Comment discerner une information à traiter d’une autre à ignorer ?

Un entretien semi-directif a pour objectif d’élaborer la plus grande proposition de valeur possible, afin que le produit plaise et se vende.

En fonction du nombre de retours, si certaines remarques reviennent régulièrement, alors il faut se pencher sur la question. Un problème sera identifié en fonction de la quantité de retours négatifs que l’on récolte sur un sujet. Un des nombreux intérêts de l’entretien semi-directif est justement d’aller recueillir des informations de la part de quelqu’un qui a du recul, voire une sorte de candeur, vis-à-vis du produit ou du service concerné.
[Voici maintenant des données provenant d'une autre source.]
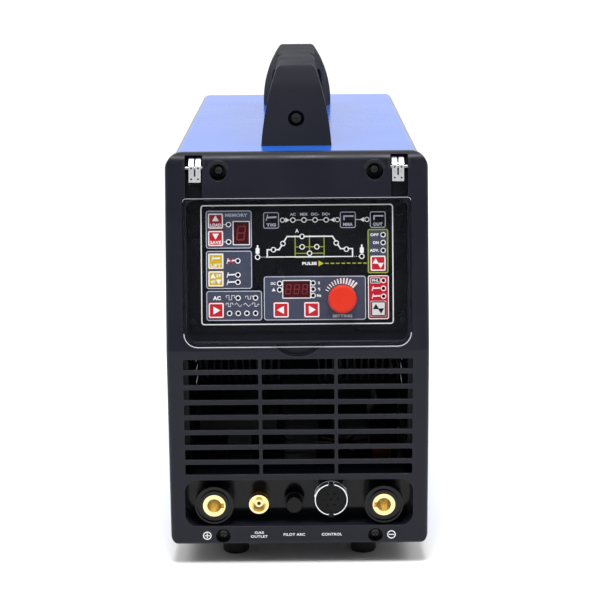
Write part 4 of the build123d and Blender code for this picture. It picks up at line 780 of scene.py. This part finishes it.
# ---------------------------------------------------------------------------------------------
# Keys. Nine square moulded caps with a printed symbol each, in dark red, red, yellow or white.
# Every symbol is pressed in with its key.
# ---------------------------------------------------------------------------------------------
KEY_FACE = -15.2
LEFT_X, BACK_X, ON_X, RIGHT_X = -74.7, -15.0, 13.1, 74.4
LOW_Y = -41.6
RIM_HALF, RIM_CORNER, RIM_LINE = 6.9, 1.6, 1.1
BIG_ARROW, MEMORY_ARROW, PAIR_ARROW = 6.2, 5.2, 4.4
PAIR_X, PAIR_Y, PAIR_HALF = 2.3, 1.9, 4.8

cap_dark = coat("cap_dark", linear(150, 14, 38), 0.4, grain=1500.0)
cap_red = coat("cap_red", linear(196, 14, 36), 0.4, grain=1500.0)
cap_yellow = coat("cap_yellow", linear(214, 182, 24), 0.4, grain=1500.0)
cap_white = coat("cap_white", linear(222, 222, 224), 0.4, grain=1500.0)
dress(cap_dark, "key_memory_up")
dress(cap_red, "key_memory_down", "key_waveform", "key_left", "key_right", "key_pulse")
dress(cap_yellow, "key_start_mode", "key_cycle")
dress(cap_white, "key_remote")


def rim(x, y):
    """The thin line printed round a key's top."""
    return frame_line(x - RIM_HALF, x + RIM_HALF, y - RIM_HALF, y + RIM_HALF, RIM_CORNER, RIM_LINE)


def rise_and_fall(x, y):
    """A triangle up and a triangle down, joined by a line through the middle."""
    pair = arrow(x - PAIR_X, y + PAIR_Y, PAIR_ARROW, 0)
    pair += arrow(x + PAIR_X, y - PAIR_Y, PAIR_ARROW, 180)
    return pair + line([(x - PAIR_HALF, y), (x + PAIR_HALF, y)], 0.7)


load = arrow(LEFT_X, 42.6, MEMORY_ARROW, 0) + lettering("LOAD", LEFT_X, 36.8, 2.9, 10.0, 0.03)
save = arrow(LEFT_X, 26.8, MEMORY_ARROW, 180) + lettering("SAVE", LEFT_X, 20.9, 2.9, 10.0, 0.03)
lift = torch(LEFT_X, 6.0, 1.3) + lettering("LIFT", LEFT_X, -0.2, 3.0, 9.4, 0.03)
cycle = lettering("2T", LEFT_X + 2.6, -9.8, 2.8, 4.4, 0.05)
cycle += lettering("4T", LEFT_X - 2.6, -15.4, 2.8, 4.4, 0.05)
cycle += arrow(LEFT_X - 2.6, -10.2, PAIR_ARROW, 0) + arrow(LEFT_X + 2.6, -15.0, PAIR_ARROW, 180)
for name, x, y, shapes, colour in (
    ("key_memory_up", LEFT_X, 40.5, load, white_ink),
    ("key_memory_down", LEFT_X, 24.5, save, white_ink),
    ("key_start_mode", LEFT_X, 3.6, lift, white_ink),
    ("key_cycle", LEFT_X, -12.6, cycle, white_ink),
    ("key_waveform", LEFT_X, LOW_Y, arrow(LEFT_X, LOW_Y, BIG_ARROW, -90), white_ink),
    ("key_left", BACK_X, LOW_Y, arrow(BACK_X, LOW_Y, BIG_ARROW, 90), white_ink),
    ("key_right", ON_X, LOW_Y, arrow(ON_X, LOW_Y, BIG_ARROW, -90), white_ink),
    ("key_pulse", RIGHT_X, 0.6, rise_and_fall(RIGHT_X, 0.6), white_ink),
    ("key_remote", RIGHT_X, -41.2, rise_and_fall(RIGHT_X, -41.2), black_ink),
):
    lay_ink(name + "_symbol", rim(x, y) + shapes, on_panel(KEY_FACE + INK_LIFT), colour,
            name + "_body")

# ---------------------------------------------------------------------------------------------
# Setting knob. A round orange-red moulding with fine grips, pressed on the encoder's steel
# shaft behind the plate.
# ---------------------------------------------------------------------------------------------
knob_orange = coat("knob_orange", linear(226, 48, 22), 0.4, gloss=0.4, grain=1300.0, height=0.00008,
                   edge=0.2)
dress(knob_orange, "setting_knob")
dress(pin_steel, "encoder_shaft")
dress(plated, "encoder_body")

# ---------------------------------------------------------------------------------------------
# Connectors. Two weld-cable sockets with turned brass contacts in glossy black collars, the
# brass gas outlet, the black pilot arc nut on its stud, and the chromed control socket.
# ---------------------------------------------------------------------------------------------
gloss_black = coat("gloss_black", linear(10, 10, 12), 0.2, gloss=0.25, grain=600.0, height=0.00002)
nut_black = coat("nut_black", linear(10, 10, 12), 0.28, gloss=0.2, grain=900.0)
brass = coat("brass", linear(252, 226, 166), 0.2, metal=1.0, grain=700.0, patch=0.1, stretch=(1, 8, 1))
chrome = coat("chrome", linear(232, 234, 238), 0.1, metal=1.0, patch=0.02, rough_spread=0.03)
gilt = coat("gilt", linear(222, 186, 110), 0.22, metal=1.0)
insert_black = coat("insert_black", linear(11, 11, 13), 0.4, gloss=0.15, grain=1200.0)
dress(gloss_black, "socket_collars")
dress(nut_black, "pilot_thumb_nut")
dress(insert_black, "control_socket_insert")
dress(brass, "socket_contacts", "gas_outlet", "pilot_terminal")
dress(chrome, "control_socket_shell")
dress(gilt, "control_socket_pins")

# ---------------------------------------------------------------------------------------------
# Back. A moulded fan behind a plated wire guard, a rocker switch, the cable gland with its
# lock nut, and the turned gas inlet.
# ---------------------------------------------------------------------------------------------
fan_plastic = coat("fan_plastic", linear(20, 20, 22), 0.5, gloss=0.35, grain=800.0)
switch_plastic = coat("switch_plastic", linear(16, 16, 18), 0.3, grain=900.0)
rocker_red = coat("rocker_red", linear(178, 18, 20), 0.25, grain=900.0)
gland_nylon = coat("gland_nylon", linear(24, 24, 26), 0.5, gloss=0.35, grain=700.0, height=0.0001)
dress(fan_plastic, "fan_frame", "fan_rotor")
dress(chrome, "fan_guard")
dress(switch_plastic, "switch_body")
dress(rocker_red, "switch_rocker")
dress(gland_nylon, "cable_gland")
dress(brass, "gas_inlet")

# ---------------------------------------------------------------------------------------------
# Inside. Lacquered circuit boards, black anodised coolers, taped transformer windings on
# ferrite, enamelled copper on the choke, and black sleeved parts.
# ---------------------------------------------------------------------------------------------
TRACK_SIZE = 160.0
TRACK_GAP = 0.06
TRACK_SHARE = 0.6
WIRE_PITCH = 420.0
WIRE_WANDER = 0.4
WIRE_RIDGE = 0.0004


def board_lacquer(name):
    """Green lacquer over copper tracks, with the tracks showing as a slightly paler net."""
    made = coat(name, linear(14, 66, 38), 0.3, grain=900.0)
    tree = made.node_tree
    shader = tree.nodes["Principled BSDF"]
    where = tree.nodes.new("ShaderNodeTexCoord")
    tracks = tree.nodes.new("ShaderNodeTexBrick")
    tracks.inputs["Scale"].default_value = TRACK_SIZE
    tracks.inputs["Mortar Size"].default_value = TRACK_GAP
    tracks.inputs["Color1"].default_value = linear(12, 56, 32)
    tracks.inputs["Color2"].default_value = linear(14, 62, 36)
    tracks.inputs["Mortar"].default_value = linear(44, 104, 66)
    tree.links.new(where.outputs["Object"], tracks.inputs["Vector"])
    mixed = tree.nodes.new("ShaderNodeMix")
    mixed.data_type = "RGBA"
    mixed.inputs["Factor"].default_value = TRACK_SHARE
    tree.links.new(shader.inputs["Base Color"].links[0].from_socket, mixed.inputs["A"])
    tree.links.new(tracks.outputs["Color"], mixed.inputs["B"])
    tree.links.new(mixed.outputs["Result"], shader.inputs["Base Color"])
    return made


def wound(name, colour, rough, metal):
    """Wire or tape laid turn beside turn, as fine ridges."""
    made = coat(name, colour, rough, metal=metal)
    tree = made.node_tree
    where = tree.nodes.new("ShaderNodeTexCoord")
    turns = tree.nodes.new("ShaderNodeTexWave")
    turns.inputs["Scale"].default_value = WIRE_PITCH
    turns.inputs["Distortion"].default_value = WIRE_WANDER
    tree.links.new(where.outputs["Object"], turns.inputs["Vector"])
    ridges = tree.nodes.new("ShaderNodeBump")
    ridges.inputs["Distance"].default_value = WIRE_RIDGE
    tree.links.new(turns.outputs["Fac"], ridges.inputs["Height"])
    tree.links.new(ridges.outputs["Normal"], tree.nodes["Principled BSDF"].inputs["Normal"])
    return made


boards = board_lacquer("boards")
cooler_black = coat("cooler_black", linear(18, 18, 20), 0.4, metal=0.3, grain=500.0, stretch=(1, 0.2, 1))
copper = wound("copper", linear(104, 56, 38), 0.4, 0.8)
tape = wound("tape", linear(20, 20, 22), 0.5, 0.0)
ferrite = coat("ferrite", linear(36, 36, 40), 0.6, grain=500.0, height=0.0002)
potting = coat("potting", linear(16, 16, 18), 0.5)
sleeve = coat("sleeve", linear(18, 18, 22), 0.3)
support_board = coat("support_board", linear(14, 14, 16), 0.5, gloss=0.2)
valve_plate = coat("valve_plate", linear(150, 142, 124), 0.35, metal=1.0)
hose_skin = coat("hose_skin", linear(20, 20, 22), 0.45, grain=700.0)
dress(boards, "control_board", "power_board")
dress(cooler_black, "heatsinks")
dress(copper, "choke_winding", "busbars")
dress(tape, "transformer_windings")
dress(ferrite, "transformer_core", "choke_core")
dress(potting, "power_transistors", "start_unit")
dress(sleeve, "board_components")
dress(support_board, "inner_supports")
dress(valve_plate, "gas_valve")
dress(hose_skin, "gas_hose")
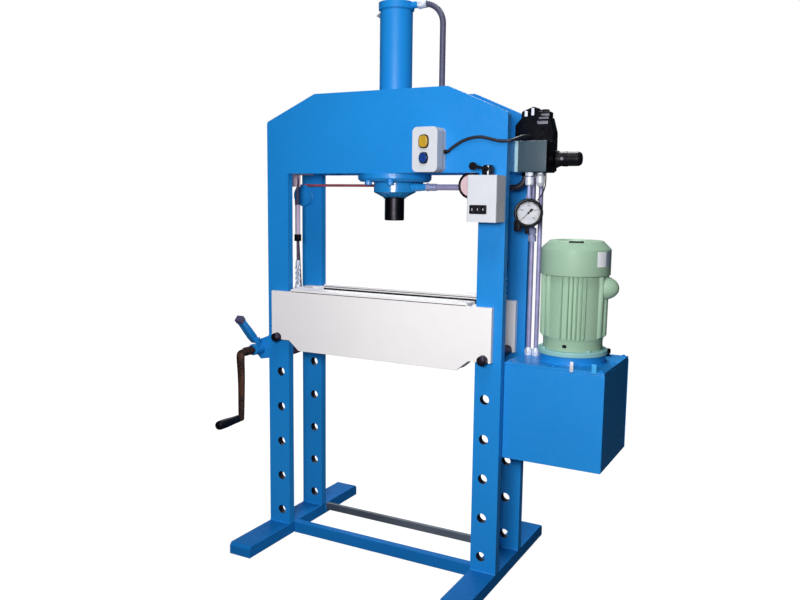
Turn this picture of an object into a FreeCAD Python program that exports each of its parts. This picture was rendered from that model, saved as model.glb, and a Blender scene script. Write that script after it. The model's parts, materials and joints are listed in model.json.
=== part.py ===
import FreeCAD, Part
import math
import operator
import os
import Sketcher

# Two-column hydraulic workshop press with a winch for its table, a tank with an upright motor,
# a valve group and two switch boxes. Millimetres. X runs along the width, Y from front to rear,
# Z up. While it is built, X = 0 and Y = 0 is the ram's axis and Z = 0 the floor; at the end all
# sub-parts move by one common shift, so that the origin is the middle of the base of the whole.

os.makedirs("parts", exist_ok=True)
doc = FreeCAD.newDocument("hydraulic_press")

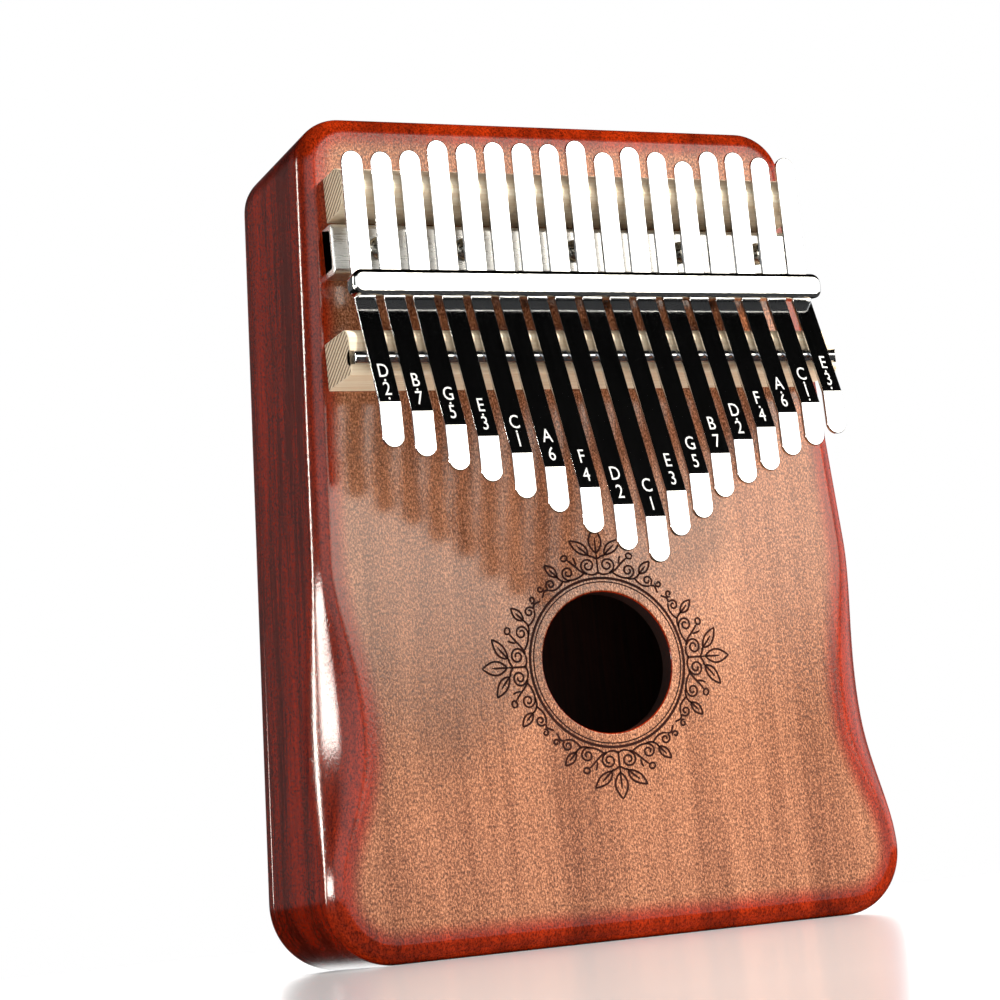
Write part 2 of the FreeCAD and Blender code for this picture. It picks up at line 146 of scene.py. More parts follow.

Notamment parce qu’il est commun que l’équipe de développement ait la tête dans le guidon.

Ce modèle a-t-il des limites ?

La principale limite de cette approche, est qu’elle est chronophage ; c’est à dire trente minutes minimum d’entretien, sachant qu’il y a beaucoup de temps de préparation et que le traitement des résultats en demande encore plus.

Il est donc difficile d’interroger beaucoup de monde et on peut rapidement passer à côté d’une information importante en manquant de rigueur. Ces entretiens sont donc à éviter si l’objectif est de récolter des données quantitatives.